In these cases, demo day accelerates what is already inevitable. But it no longer creates inevitability on its own.


Strategic Implications for the Startup Ecosystem

The decline of demo-day capital marks a return to fundamentals.

Fundraising is becoming:

  • More private

  • More deliberate

  • More relationship-driven

This reduces hype-driven misallocation and increases alignment—but slows capital circulation. The ecosystem becomes healthier, but less theatrical.

Visibility gives way to credibility earned over time.


Demo days once compressed trust into a single moment. In today’s market, trust refuses to be rushed.

As fundraising moves back toward private conviction, founders must adapt their approach—from perfecting pitches to sustaining proof. Capital still flows, but it flows toward teams that demonstrate discipline, transparency, and resilience across time, not just on stage.

In the current environment, the strongest signal is no longer how loudly a company is applauded—but how consistently it performs when no one is watching.


For investor-level insight into how fundraising dynamics, capital sourcing, and founder–investor relationships are evolving, subscribe to our newsletter. Each edition explores one quiet shift reshaping how startups are funded.


FAQs

Are demo days no longer useful?
They are useful for exposure, but less decisive for capital commitments.

Why are investors avoiding demo-day decisions?
Because diligence, not performance, now drives conviction.

Does this favor insiders over new founders?
It increases the importance of relationships, but execution still breaks through.

Are accelerators losing relevance?
No.
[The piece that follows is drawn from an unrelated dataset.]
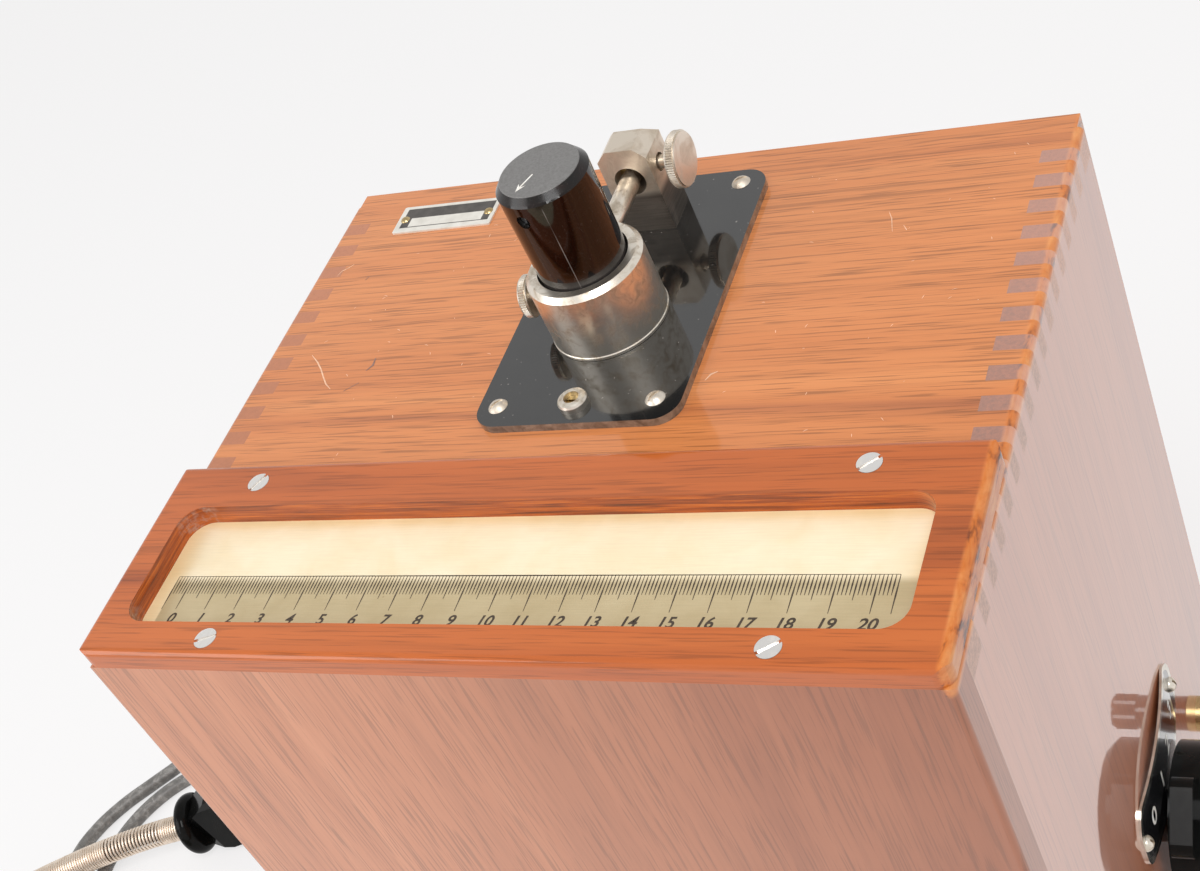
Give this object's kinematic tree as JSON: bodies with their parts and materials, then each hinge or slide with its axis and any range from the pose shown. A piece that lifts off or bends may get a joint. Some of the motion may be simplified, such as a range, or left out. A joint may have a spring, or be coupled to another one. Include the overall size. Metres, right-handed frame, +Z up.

Their value is shifting from capital access to execution support.

How should founders fundraise now?
Through sustained, private engagement rather than single-event pitching.

Does this slow fundraising timelines?
Yes—but it improves alignment and durability.

Will demo days return in bull markets?
Possibly, but with less influence than before.

Is this shift permanent?
It reflects structural changes in capital behavior and is likely to persist.